▶ **DATA SECTION**:

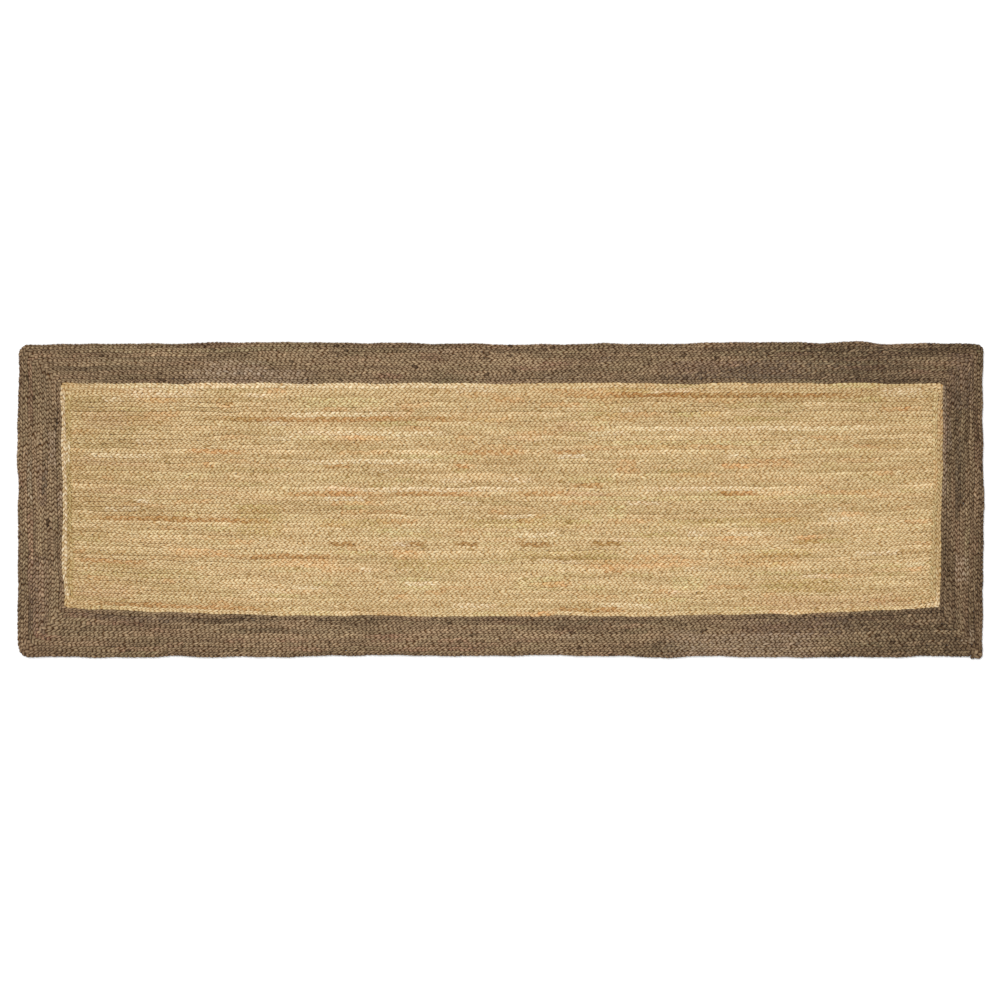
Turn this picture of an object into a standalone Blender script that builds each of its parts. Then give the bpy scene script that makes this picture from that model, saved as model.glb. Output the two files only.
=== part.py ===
"""A hand-braided jute runner rug.

Straight natural braids lie side by side as the field. Two more natural braids
run round them, and dyed braids run round those as the border. Each braid is a
flat bar here, and two sewing threads lie in the grooves between the bars.

Metres, +X along the rug, +Y across it, +Z up. The origin is under the middle
of the rug, on the floor.
"""

import math
import random

import bmesh
import bpy

# Driving dimensions of the whole rug
LENGTH = 1.830
WIDTH = 0.593
THICKNESS = 0.007

# Courses: how many there are and how wide each one is
FIELD_ROWS = 47
EDGING_COURSES = 2
BORDER_COURSES = 9
BORDER_SIDE_WIDTH = 0.0084
BORDER_END_WIDTH = 0.0091
EDGING_END_WIDTH = 0.0085
ROW_TAPER = 0.06  # rows are this share wider than the mean at +Y, and narrower at -Y

# Corners of the innermost outline, and of the outermost one anticlockwise from the lower right
INNER_RADIUS = 0.003
OUTER_RADII = (0.008, 0.016, 0.022, 0.021)

# How handwork moves the courses off true
LOWER_RISE = 0.017  # the field's -Y edge lies this much nearer the middle at the ends
LOWER_PINCH = 0.006  # and its corners are drawn in by this
RIGHT_REACH = 0.0055  # the field reaches this much further at its +X end
TOP_WAVE, TOP_WAVE_LENGTH, TOP_WAVE_CREST = 0.0019, 0.95, 0.55
BOTTOM_WAVE, BOTTOM_WAVE_LENGTH, BOTTOM_WAVE_CREST = 0.0016, 1.25, 0.55
END_WAVE, END_WAVE_LENGTH = 0.0008, 0.40

# Each course round the field is one length of braid, whose two ends meet in a butt joint on the
# -Y side, beside the corner. The first end of the outermost course stands proud there as a tail
TAIL_LENGTH = 0.026
TAIL_PROUD = 0.0050

# Solids
GAP = 0.0003
CHAMFER = 0.0020
THREAD_DIAMETER = 0.0009
THREAD_HEIGHT = 0.0010  # of the thread's axis in a groove, above the groove's mouth
THREAD_TURN = 0.0024  # a turn of the thread cuts the corner by this
SIDE_STEPS = 6
END_STEPS = 2
CORNER_STEPS = 4

# Finishes
NATURAL_JUTE = (0.55, 0.38, 0.20)
BROWN_JUTE = (0.21, 0.136, 0.076)
NATURAL_THREAD = (0.45, 0.33, 0.19)
BROWN_THREAD = (0.11, 0.07, 0.04)
SHADE_SPREAD = 0.10
JUTE_ROUGHNESS = 0.9
THREAD_ROUGHNESS = 0.8

# Worked out from the dimensions above. Outline 0 is round the field rows, and course 1 round that
COURSES = EDGING_COURSES + BORDER_COURSES
HALF_LENGTH = LENGTH / 2
HALF_WIDTH = WIDTH / 2
FIELD_HALF_LENGTH = HALF_LENGTH - BORDER_COURSES * BORDER_END_WIDTH
FIELD_HALF_WIDTH = HALF_WIDTH - BORDER_COURSES * BORDER_SIDE_WIDTH


def clamp(value):
    return min(max(value, 0.0), 1.0)


def seam_heights():
    """Y of each seam across the natural part, from its +Y edge to its -Y edge."""
    count = FIELD_ROWS + 2 * EDGING_COURSES
    mean = 2 * FIELD_HALF_WIDTH / count
    heights = [FIELD_HALF_WIDTH]
    for index in range(count):
        width = mean * (1 + ROW_TAPER * (1 - 2 * index / (count - 1)))
        heights.append(heights[-1] - width)
    return heights


SEAMS = seam_heights()


def even_steps(start, end, steps):
    return [start + (end - start) * step / steps for step in range(steps + 1)]


def outline_sides(index):
    """Half length, -Y side and +Y side of one outline, counted from the inside out."""
    beyond = index - EDGING_COURSES
    if beyond <= 0:
        return FIELD_HALF_LENGTH + beyond * EDGING_END_WIDTH, SEAMS[beyond - 1], SEAMS[-beyond]
    half_width = FIELD_HALF_WIDTH + beyond * BORDER_SIDE_WIDTH
    return FIELD_HALF_LENGTH + beyond * BORDER_END_WIDTH, -half_width, half_width


def wave(position, size, length, crest):
    return size * math.cos(2 * math.pi * (position - crest) / length)


def settle(x, y):
    """Where handwork moves a point of the true plan."""
    across_border = clamp((abs(y) - FIELD_HALF_WIDTH) / (HALF_WIDTH - FIELD_HALF_WIDTH))
    along_border = clamp((abs(x) - FIELD_HALF_LENGTH) / (HALF_LENGTH - FIELD_HALF_LENGTH))
    low = clamp((FIELD_HALF_WIDTH - y) / (2 * FIELD_HALF_WIDTH))
    if y < -FIELD_HALF_WIDTH:
        low = 1 - across_border
    far = clamp(abs(x) / FIELD_HALF_LENGTH)
    new_y = y + LOWER_RISE * far**3 * low
    if y > 0:
        new_y += across_border * wave(x, TOP_WAVE, TOP_WAVE_LENGTH, TOP_WAVE_CREST)
    else:
        new_y -= across_border * wave(x, BOTTOM_WAVE, BOTTOM_WAVE_LENGTH, BOTTOM_WAVE_CREST)
    outward = along_border * wave(y, END_WAVE, END_WAVE_LENGTH, 0.0)
    reach = RIGHT_REACH if x > 0 else 0.0
    outward += (reach - LOWER_PINCH * low**2) * far**2 * (1 - along_border)
    return x + outward * math.copysign(1, x), new_y


def corner_arc(x, y, start_angle, radius):
    """Points of a quarter turn that rounds the corner at x and y."""
    centre_x = x - math.copysign(radius, x)
    centre_y = y - math.copysign(radius, y)
    turns = [math.radians(angle) for angle in even_steps(start_angle, start_angle + 90, CORNER_STEPS)]
    return [(centre_x + radius * math.cos(turn), centre_y + radius * math.sin(turn)) for turn in turns]


def outline(index, inset=0.0):
    """One rounded outline of the true plan, anticlockwise from the start of its -Y side."""
    half_length, bottom, top = outline_sides(index)
    right, left = half_length - inset, inset - half_length
    low, high = bottom + inset, top - inset
    corners = ((right, low, -90), (right, high, 0), (left, high, 90), (left, low, 180))
    arcs = []
    for corner, outer_radius in zip(corners, OUTER_RADII):
        radius = INNER_RADIUS + (outer_radius - INNER_RADIUS) * index / COURSES
        arcs.append(corner_arc(*corner, radius))
    points = []
    for number, steps in enumerate((SIDE_STEPS, END_STEPS, SIDE_STEPS, END_STEPS)):
        start, end = arcs[number - 1][-1], arcs[number][0]
        side = zip(even_steps(start[0], end[0], steps), even_steps(start[1], end[1], steps))
        points += list(side)[:-1] + arcs[number][:-1]
    return points


def joint_of(course):
    """X of the butt joint of one course, through which a thread passes from seam to seam."""
    return HALF_LENGTH - TAIL_LENGTH - (COURSES - course) * BORDER_END_WIDTH


def cut_outline(index, inset, start_x, end_x, proud=0.0):
    """The same outline, from one x on its -Y side round to another, with a proud first end."""
    points = outline(index, inset)
    side_y = points[0][1]
    cut = [(start_x, side_y), *points[SIDE_STEPS:], *points[:SIDE_STEPS], (end_x, side_y)]
    for step in range(CORNER_STEPS + 1):
        x, y = cut[step]
        cut[step] = (x, y - proud * (1 - (step / (CORNER_STEPS + 1)) ** 2))
    return cut


def braid_edge(course, index, inset):
    """The edge of one course that lies along one outline, open at the butt joint of the course."""
    joint = joint_of(course)
    proud = TAIL_PROUD if index == COURSES else 0.0
    return cut_outline(index, inset, joint + GAP / 2, joint - GAP / 2, proud)


def middle_of(points):
    xs, ys = zip(*points)
    return (min(xs) + max(xs)) / 2, (min(ys) + max(ys)) / 2


MIDDLE = middle_of([settle(x, y) for x, y in braid_edge(COURSES, COURSES, GAP / 2)])


def place(point):
    """A point of the true plan, as it lies in the finished rug."""
    x, y = settle(*point)
    return x - MIDDLE[0], y - MIDDLE[1]


def make_material(name, colour, roughness):
    material = bpy.data.materials.new(name)
    material.use_nodes = True
    shader = material.node_tree.nodes["Principled BSDF"]
    shader.inputs["Base Color"].default_value = (*colour, 1)
    shader.inputs["Roughness"].default_value = roughness
    shader.inputs["Metallic"].default_value = 0
    return material


def shaded(colour, shades):
    """The colour of one braid, a little lighter or darker than its neighbours."""
    shade = 1 + shades.uniform(-SHADE_SPREAD, SHADE_SPREAD)
    return tuple(channel * shade for channel in colour)


def add_object(name, data, colour, roughness, collection):
    data.materials.append(make_material(name + "_finish", colour, roughness))
    piece = bpy.data.objects.new(name, data)
    collection.objects.link(piece)
    return piece


def braid_bar(name, right_edge, left_edge, colour, collection):
    """A flat chamfered bar between two edges, which lie to the right and left of its course."""
    steps = len(right_edge) - 1
    cage = bmesh.new()
    bmesh.ops.create_grid(cage, x_segments=steps, y_segments=1, size=0.5)
    for vertex in cage.verts:
        edge = left_edge if vertex.co.y > 0 else right_edge
        x, y = place(edge[round((vertex.co.x + 0.5) * steps)])
        vertex.co = (x, y, 0)
    bmesh.ops.remove_doubles(cage, verts=cage.verts, dist=GAP / 10)
    mesh = bpy.data.meshes.new(name)
    cage.to_mesh(mesh)
    cage.free()
    bar = add_object(name, mesh, colour, JUTE_ROUGHNESS, collection)
    solid = bar.modifiers.new("Thickness", "SOLIDIFY")
    solid.thickness = THICKNESS
    solid.offset = 1
    edges = bar.modifiers.new("Edges", "BEVEL")
    edges.width = CHAMFER
    edges.segments = 1
    edges.limit_method = "ANGLE"
    return bar


def thread(name, points, colour, collection):
    """A sewing thread through points of the true plan, down in the grooves of the underside."""
    curve = bpy.data.curves.new(name, "CURVE")
    curve.dimensions = "3D"
    curve.bevel_depth = THREAD_DIAMETER / 2
    curve.bevel_resolution = 0
    curve.use_fill_caps = True
    spline = curve.splines.new("POLY")
    spline.points.add(len(points) - 1)
    for knot, point in zip(spline.points, points):
        knot.co = (*place(point), THREAD_HEIGHT, 1)
    return add_object(name, curve, colour, THREAD_ROUGHNESS, collection)


def make_field(shades, collection):
    end = outline_sides(0)[0] - GAP / 2
    stations = even_steps(-end, end, SIDE_STEPS)
    for row in range(1, FIELD_ROWS + 1):
        top = SEAMS[row + EDGING_COURSES - 1] - GAP / 2
        bottom = SEAMS[row + EDGING_COURSES] + GAP / 2
        lower = [(x, bottom) for x in stations]
        upper = [(x, top) for x in stations]
        colour = shaded(NATURAL_JUTE, shades)
        braid_bar(f"field_braid_{row:02d}", lower, upper, colour, collection)


def make_courses(shades, collection):
    for course in range(1, COURSES + 1):
        name, colour = f"border_braid_{course - EDGING_COURSES}", BROWN_JUTE
        if course <= EDGING_COURSES:
            name, colour = f"edging_braid_{course}", NATURAL_JUTE
        outer = braid_edge(course, course, GAP / 2)
        inner = braid_edge(course, course - 1, -GAP / 2)
        braid_bar(name, outer, inner, shaded(colour, shades), collection)


def row_route():
    """Back and forth through every seam of the field, turning in the groove at its ends."""
    end = outline_sides(0)[0]
    run_end = end - THREAD_TURN
    seams = SEAMS[EDGING_COURSES : len(SEAMS) - EDGING_COURSES]
    points = []
    for index, seam in enumerate(seams):
        side = -1 if index % 2 == 0 else 1
        if index > 0:
            points.append((-side * end, seam + THREAD_TURN))
        last = seam == seams[-1]
        run = even_steps(-side * run_end, side * run_end, SIDE_STEPS)
        if last:
            run[-1] = joint_of(1) - THREAD_TURN
        points += [(x, seam) for x in run]
        if not last:
            points.append((side * end, seam - THREAD_TURN))
    return points


def crossing(course):
    """Out through the butt joint of one course, from the seam inside it to the seam outside it."""
    joint = joint_of(course)
    inner_y = outline_sides(course - 1)[1]
    outer_y = outline_sides(course)[1]
    return [(joint, inner_y - THREAD_TURN), (joint, outer_y + THREAD_TURN)]


def ring_route(index):
    """Clockwise through the seam on one outline, from the joint inside it to the joint outside it."""
    start = joint_of(index) - THREAD_TURN
    end = joint_of(index + 1) + THREAD_TURN
    return cut_outline(index, 0, end, start)[::-1]


def make_threads(collection):
    natural = row_route() + crossing(1) + ring_route(1)
    thread("field_lacing_thread", natural, NATURAL_THREAD, collection)
    brown = ring_route(EDGING_COURSES)
    for course in range(EDGING_COURSES + 1, COURSES):
        brown += crossing(course) + ring_route(course)
    thread("border_lacing_thread", brown, BROWN_THREAD, collection)


def main():
    for piece in list(bpy.data.objects):
        bpy.data.objects.remove(piece, do_unlink=True)
    collection = bpy.data.collections.new("braided_runner_rug")
    bpy.context.scene.collection.children.link(collection)
    shades = random.Random(7)
    make_field(shades, collection)
    make_courses(shades, collection)
    make_threads(collection)


main()
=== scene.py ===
"""The finished look of a hand-braided jute runner rug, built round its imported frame.

Every flat bar of the frame is replaced by a real three-strand braid that follows
the same course, and every plain thread by zigzag stitches under the seams.
Metres, +X along the rug, +Y across it, +Z up.
"""

import math

import bpy
import numpy as np
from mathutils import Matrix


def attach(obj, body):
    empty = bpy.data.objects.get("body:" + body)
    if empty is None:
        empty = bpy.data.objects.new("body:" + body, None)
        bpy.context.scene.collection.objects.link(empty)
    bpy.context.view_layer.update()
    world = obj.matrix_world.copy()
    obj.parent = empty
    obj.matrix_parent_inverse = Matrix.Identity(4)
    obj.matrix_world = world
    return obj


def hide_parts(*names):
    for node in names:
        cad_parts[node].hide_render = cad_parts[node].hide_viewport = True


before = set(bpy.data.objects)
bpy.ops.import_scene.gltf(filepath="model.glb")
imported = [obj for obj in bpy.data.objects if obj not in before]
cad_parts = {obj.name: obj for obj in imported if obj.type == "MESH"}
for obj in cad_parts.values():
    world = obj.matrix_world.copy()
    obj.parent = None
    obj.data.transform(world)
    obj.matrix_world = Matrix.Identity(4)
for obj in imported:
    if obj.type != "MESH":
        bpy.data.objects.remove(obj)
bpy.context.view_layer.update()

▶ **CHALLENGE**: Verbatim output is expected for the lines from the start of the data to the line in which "jute runner rug." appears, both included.

▶ **RESULT FOR THIS EXERCISE**:
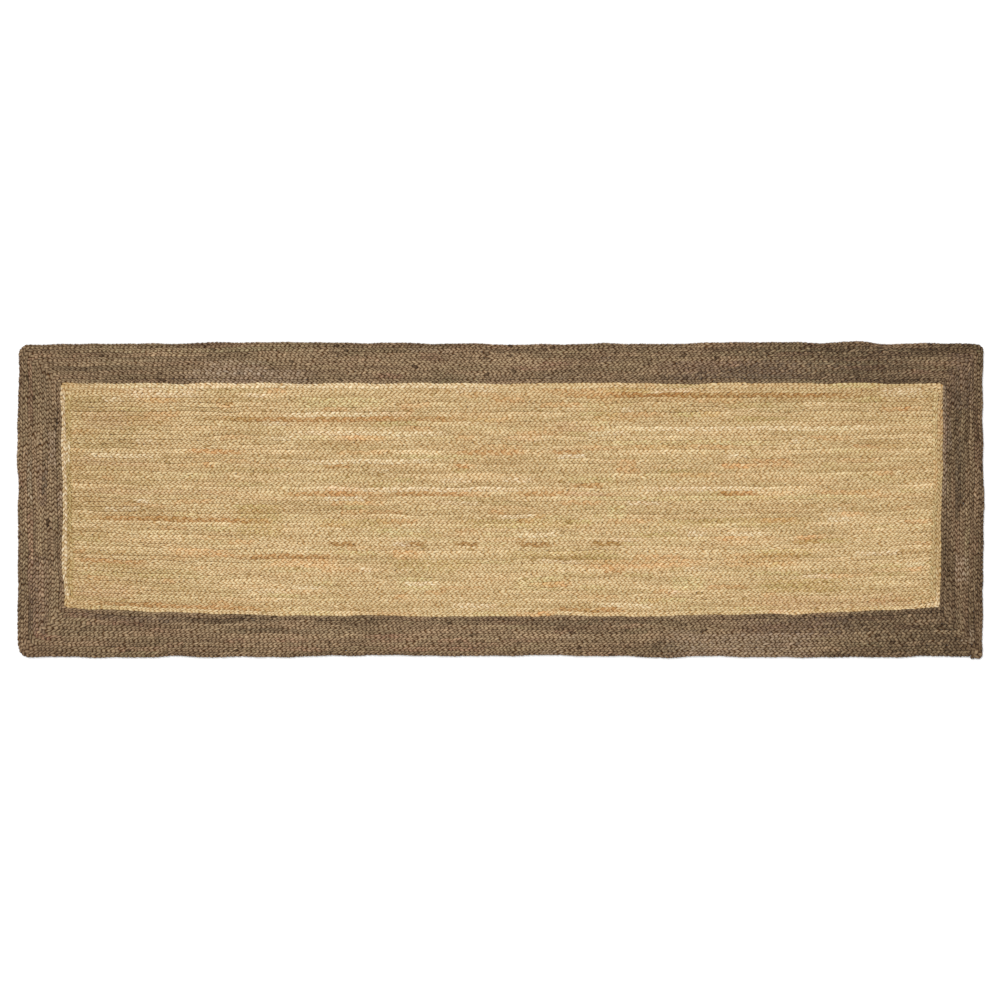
Turn this picture of an object into a standalone Blender script that builds each of its parts. Then give the bpy scene script that makes this picture from that model, saved as model.glb. Output the two files only.
=== part.py ===
"""A hand-braided jute runner rug.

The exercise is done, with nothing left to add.